De boeren van Nietap en Terheijl

Uit Historie Nietap-Terheijl

Nietap en Terheijl zijn gelegen in het overgangsgebied tussen het Drentse Plateau en de lager gelegen veen- en kleigronden van het Groningse Westerkwartier. De bodem is zeer divers van samenstelling. Er zijn stukken hoog- en laagveen, zandgrond en potklei. Tussen het hoogste punt op Terheijl (gelegen tussen de Schapenweg en de Baggelveldslaan) en het laagste punt in de weilanden bij het Leekster Meer zit wel zes meter verschil. De veen- en potkleigebieden dienden in de eerste plaats als exploitatiegronden voor de turfwinning en de tichelwerken.

Nietap heeft nooit de typisch Drentse esdorpencultuur gekend zoals in enkele omringende dorpen, waar de landbouw veel eerder op gang was gekomen.

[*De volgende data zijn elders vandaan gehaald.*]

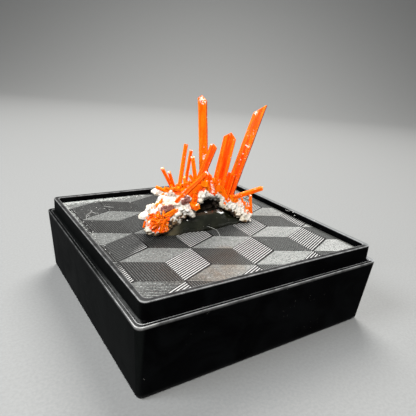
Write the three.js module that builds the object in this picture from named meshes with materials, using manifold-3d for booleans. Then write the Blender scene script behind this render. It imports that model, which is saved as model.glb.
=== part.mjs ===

Toen het aan weerskanten van de smalle pas over het riviertje de Leecke nog grotendeels moeras was, haalden boeren op de Zulthe en in Leutingewolde al een paar honderd jaar de vruchten van hun land. Alleen bij de borg Thedema en bij huis Terheijl hoorden vanouds boerderijen. De monniken en de borgbewoners moesten immers dagelijks voorzien worden van zuivel, vlees en groenten. Meier Heere Jans zal zeker ook eigen vee en enig bouwland hebben gehad.